# Harmful rocks



## Tort1419 (Aug 15, 2015)

I got these rocks from outside, some have weird orange spots and weird green tints to them. I have already washed them are they safe to put in my tortoise enclosure


----------



## Tidgy's Dad (Aug 15, 2015)

That looks like quartzite to me, micro-crystalline quartz, which is safe.
The green bits look like algae marks and the orange is probably a bit of iron staining. 
Should be fine, in my opinion.


----------



## Tort1419 (Aug 15, 2015)

Ok are there any specific types of rocks that I should not have in the enclosure @Tidgy's Dad


----------



## Tidgy's Dad (Aug 15, 2015)

Tort1419 said:


> Ok are there any specific types of rocks that I should not have in the enclosure @Tidgy's Dad


Goodness! 
Hundreds, but you probably don't get many where you are.
Most will be quartz or calcite based and are fine, but some of the ores and minerals, like cinnebar, galena, arsenopyrite and stibnite are potentially lethal. 
Soft sandstones should also be avoided as the sand can be swallowed and cause impaction.
Limestones, granites, diorites, slates etc, should be fine.


----------



## Tort1419 (Aug 15, 2015)

Well my parents have a deck. Under the deck is a huge pile of rocks, my guess is most of the rocks are similar. So I should be fine I'll use all of them. Here is a picture of all of the though


----------



## Tort1419 (Aug 15, 2015)




----------



## johnsonnboswell (Aug 15, 2015)

But what is the purpose of rocks in the enclosure?

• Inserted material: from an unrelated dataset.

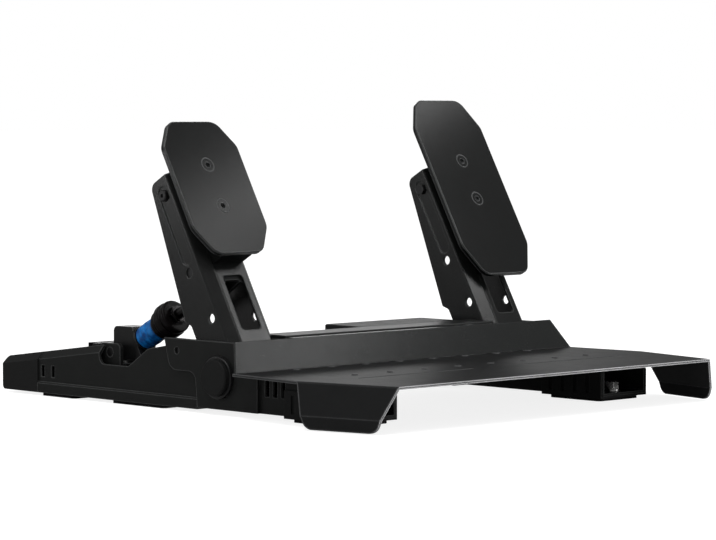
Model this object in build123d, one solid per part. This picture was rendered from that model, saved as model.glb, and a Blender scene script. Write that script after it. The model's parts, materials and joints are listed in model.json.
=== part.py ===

Make sure they are too big to eat.


----------



## Tidgy's Dad (Aug 15, 2015)

Well, i can't be certain without individually examining each one, but they all look like quartzite to me with one or two pieces of limestone or shale possibly. 
I'd soak them all for a day or two in a bucket of water, just to be certain there's nothing bad stuck to them. 
I agree with johnsonboswell also, other than a piece of flat slate to eat off, I can't see the point, other than to make it pretty, or an area of interest for the tort perhaps? 
And yes don't put any in that could be swallowed.


----------



## tortoise_world123 (Aug 15, 2015)

Rocks are good for the tortoises to climb on and explore whilst keeping their nails down.


----------



## Tort1419 (Aug 15, 2015)

Yea I am having the rocks for multiple reasons, possibly fun and or interesting for tort, keep nails down, interesting for me. And to file his nails down


----------



## Tom (Aug 15, 2015)

If you are worried about it, you can boil them.

In 36 years of keeping turtles and tortoises I have never used rocks in an enclosure to keep nails filed down. I've never had to do anything to keep their nails trimmed. I do use sandstone, flagstone or slate under the basking lamps, but thats it. Outdoors they are on native dirt or soil.


----------



## Yvonne G (Aug 15, 2015)

If those pebbles are small enough to fit into your tortoise's mouth, don't use them in the habitat.


----------



## Gillian M (Aug 16, 2015)

johnsonnboswell said:


> But what is the purpose of rocks in the enclosure?
> 
> Make sure they are too big to eat.


I've done the same, with BIG rocks so as to remain on the safe side.


----------